To minimize further the risk that international observers might declare the election other than "free and fair," the Sandinistas have denied visas and/or hotel rooms to those they believe might be disposed to reach a different conclusion. As a result, an official U.S. congressional delegation and numerous private American groups willing to serve as independent monitoring entities will have no opportunity to validate the assessments of those whose judgment the Sandinistas prefer.

Will This Stolen Election Stay Stolen?

In short, it is clear that the Sandinistas have worked assiduously to ensure that the coming election legitimizes their rule. Despite the fact that, in important respects, the process the Ortega government has used to guarantee a Sandinista victory is actually a parody of a "free and fair election," the Richardson, Carter and OAS observer teams have clearly signalled that they are inclined to portray it as an honest one.

If they do so, the United States will be under infinitely greater pressure to agree that the Sandinistas have received a bona fide popular mandate. This in turn increases the likelihood that the Bush Administration will clear the way for the normalization of U.S.-Nicaraguan relations and an infusion of American capital into Managua’s bankrupt economy. Recent comments by unnamed Bush Administration officials strongly suggest that at least the State Department would actually welcome such an outcome, seeing it as an opportunity to relieve the U.S. government of the albatross of an unpopular policy toward Nicaragua inherited from the Reagan Administration.

One problem remains with this scenario from the Sandinistas’ point of view: The extraordinary lengths to which they have gone to steal the 25 February elections may yet prove insufficient to do the trick. The courage and tenacity of the Nicaraguan opposition and the bitter contempt of most of the population for Sandinista misrule — combined with the eleventh-hour release to the opposition of even modest funds — may enable UNO to overcome the various measures the Sandinistas have employed to retain power.

Should such an eventuality arise, however, it will be despite the fact that the deck was systematically stacked against the opposition; despite the feckless monitoring of the various Sandinista-approved observer groups; and despite the evident readiness of some in the Bush Administration to do business with the Sandinistas if only the Ortega government can survive an election — no matter how rigged. And yet, as Manuel Noriega discovered, sometimes even monstrously rigged elections can fail to have the desired results. Noriega reacted by force of arms; his friends in Managua may choose to do the same.

Sticky as that outcome might be, however, U.S. policy options for responding to it appear relatively straightforward compared to the more likely prospect — namely, that the Sandinistas succeed in stealing the election but are, nonetheless, declared innocent of wrongdoing by Messers.
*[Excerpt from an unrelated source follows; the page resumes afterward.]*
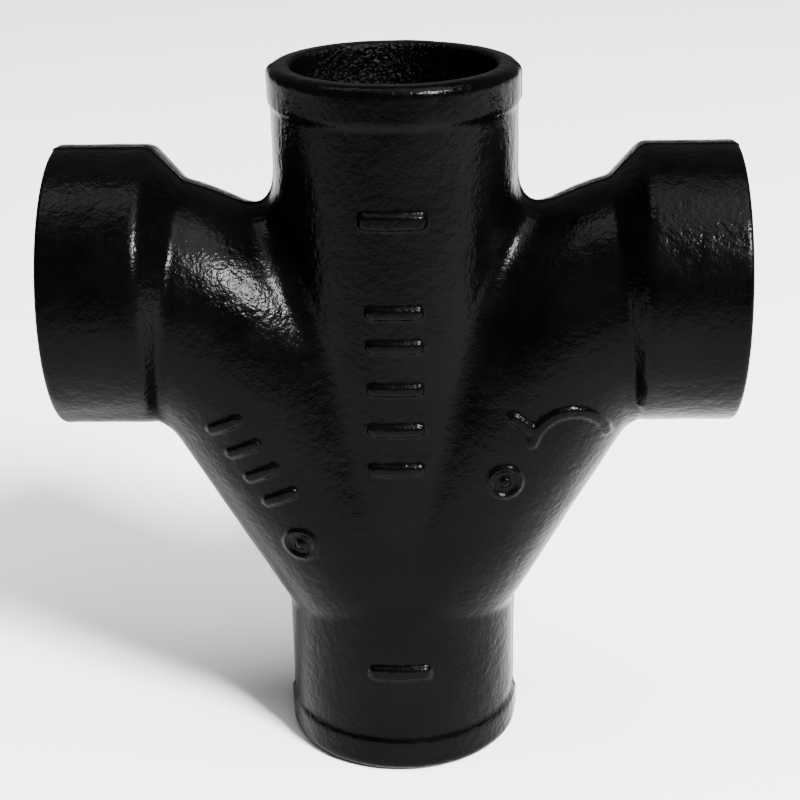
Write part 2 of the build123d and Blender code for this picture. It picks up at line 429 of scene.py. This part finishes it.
def skin_piece(name, low, high, cuts):
    """One closed region of the casting, cut by planes, shaded as the whole skin is."""
    points, quads, normals = skin_surface(low, high)
    mesh = new_mesh(name, points, quads)
    layer = mesh.attributes.new("skin_normal", "FLOAT_VECTOR", "POINT")
    layer.data.foreach_set("vector", normals.astype(np.float32).ravel())
    bm = bmesh.new()
    bm.from_mesh(mesh)
    for point, normal in cuts:
        cut_and_cap(bm, point, normal)
    bm.to_mesh(mesh)
    bm.free()
    shade_as_skin(mesh)
    return place(mesh, name)


def shade_as_skin(mesh):
    count = len(mesh.loops)
    vertex = np.zeros(count, np.int32)
    mesh.loops.foreach_get("vertex_index", vertex)
    normals = np.zeros(len(mesh.vertices) * 3, np.float32)
    mesh.attributes["skin_normal"].data.foreach_get("vector", normals)
    loops = unit_rows(normals.reshape(-1, 3)[vertex].astype(float))
    caps = np.zeros(len(mesh.polygons), np.int32)
    mesh.polygons.foreach_get("material_index", caps)
    sizes = np.zeros(len(mesh.polygons), np.int32)
    mesh.polygons.foreach_get("loop_total", sizes)
    flat = np.zeros(len(mesh.polygons) * 3, np.float32)
    mesh.polygons.foreach_get("normal", flat)
    flat = np.repeat(flat.reshape(-1, 3), sizes, axis=0)
    on_cap = np.repeat(caps, sizes) == 1
    loops[on_cap] = flat[on_cap]
    mesh.polygons.foreach_set("material_index", np.zeros(len(mesh.polygons), np.int32))
    mesh.shade_smooth()
    mesh.normals_split_custom_set(loops.tolist())
    mesh.attributes.remove(mesh.attributes["skin_normal"])


def place(mesh, name):
    piece = bpy.data.objects.new(name, mesh)
    bpy.context.scene.collection.objects.link(piece)
    return piece


# ---------------------------------------------------------------- tapped threads

THREAD_PITCH = 25.4 / 11.5
THREAD_DEPTH = 1.62
THREAD_MINOR = 28.28
THREAD_TAPER = 1 / 32
THREAD_LENGTH = 17.5
THREAD_FADE = 2.6
THREAD_FLAT = 0.08
MOUTH_START = 0.4
MOUTH_SLOPE = 1.25
THREAD_ROWS = 16
THREAD_COLUMNS = 180


def thread_radius(depth, phase):
    """Inside radius of the cut thread: sharp V grooves on a taper, with a bevelled mouth."""
    wave = 1 - np.abs(2 * phase - 1)
    groove = np.clip((wave - THREAD_FLAT) / (1 - 2 * THREAD_FLAT), 0, 1)
    fade = 1 - step(depth, THREAD_LENGTH - THREAD_FADE, THREAD_LENGTH)
    cut = THREAD_MINOR - depth * THREAD_TAPER + THREAD_DEPTH * groove * fade
    mouth = HUB_MOUTH - (depth - MOUTH_START) * MOUTH_SLOPE
    return np.maximum(cut, mouth)


def tapped_ring(name, side):
    """Band of a hub that holds the thread, as one closed ring following its helix."""
    turns = np.arange(THREAD_COLUMNS + 1) / THREAD_COLUMNS
    count = int(math.ceil(HUB_SEAT_DEPTH / THREAD_PITCH) + 1) * THREAD_ROWS
    rows = np.arange(-THREAD_ROWS, count + 1) / THREAD_ROWS
    turn, row = np.meshgrid(turns, rows, indexing="ij")
    depth = np.clip((row + turn) * THREAD_PITCH, MOUTH_START, HUB_SEAT_DEPTH)
    radius = thread_radius(depth, np.mod(row, 1.0))
    inner = ring_points(side, turn, depth, radius)

    ends = np.array((HUB_SEAT_DEPTH, MOUTH_START))
    turn, depth = np.meshgrid(turns, ends, indexing="ij")
    outer = ring_points(side, turn, depth, np.full_like(depth, HUB_MOUTH))

    points = np.concatenate([inner, outer, inner[:, :1]], axis=1)
    columns, lines = points.shape[:2]
    index = np.arange(columns * lines).reshape(columns, lines)
    quads = np.stack(
        [index[:-1, :-1], index[1:, :-1], index[1:, 1:], index[:-1, 1:]], axis=-1
    ).reshape(-1, 4)
    if side < 0:
        quads = quads[:, ::-1]
    mesh = new_mesh(name, points.reshape(-1, 3), quads)
    bm = bmesh.new()
    bm.from_mesh(mesh)
    bmesh.ops.remove_doubles(bm, verts=bm.verts[:], dist=2e-6)
    bmesh.ops.recalc_face_normals(bm, faces=bm.faces[:])
    bm.to_mesh(mesh)
    bm.free()
    mesh.shade_smooth()
    mesh.set_sharp_from_angle(angle=math.radians(35))
    return place(mesh, name)


def ring_points(side, turn, depth, radius):
    """Right-hand helix coordinates about a hub's axis, from its face inwards."""
    angle = 2 * math.pi * turn
    x = side * (HUB_FACE - depth)
    y = side * radius * np.sin(angle)
    z = BRANCH_HEIGHT + radius * np.cos(angle)
    return np.stack([x, y, z], axis=-1)


# ---------------------------------------------------------------- materials


def node_tree(name):
    material = bpy.data.materials.new(name)
    material.use_nodes = True
    tree = material.node_tree
    shader = tree.nodes["Principled BSDF"]
    return material, tree, shader


def noise(tree, scale, detail, roughness=0.5):
    """3-D noise in object space; scale is in cycles per metre."""
    texture = tree.nodes.new("ShaderNodeTexNoise")
    texture.inputs["Scale"].default_value = scale
    texture.inputs["Detail"].default_value = detail
    texture.inputs["Roughness"].default_value = roughness
    where = tree.nodes.new("ShaderNodeTexCoord")
    tree.links.new(where.outputs["Object"], texture.inputs["Vector"])
    return texture.outputs["Fac"]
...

Carter, Richardson, et. al.

Recommendation

The Center for Security Policy believes that the Bush Administration must denounce Sandinista efforts to rig the election at once if it has any concern for the cause of freedom in Nicaragua or any desire to foster democracy in other countries trying to rid themselves of communist dictatorships. Before any more time elapses, President Bush must tell the American people, the United Nations and the Organization of American States what they will not otherwise hear — namely, the palpable differences between the current Nicaraguan elections and those that could by any reasonable definition be called genuinely "free and fair."

By so doing, the Bush Administration can establish a clear policy in support of truly free elections and a basis for choosing not to recognize the Sandinistas should they triumph in this stolen vote. The Administration can also improve the prospects for public support in the United States and overseas for its policy toward Nicaragua in the event UNO does manage to prevail despite the Sandinistas’ skullduggery. Finally, President Bush can establish in this manner that communist efforts to steal elections in Eastern Europe and elsewhere will not be tolerated — or rewarded.

1. Letter from J. Brian Atwood and Keith Schuette to Nicaraguan Foreign Minister Victor Hugo Tinoco, 16 January 1990.

2. "Carter Wins Nicaraguan Pledge to Free U.S. Funds Sent to Back Opposition Races," Atlanta Journal and Constitution, 29 January 1990, p. A-3.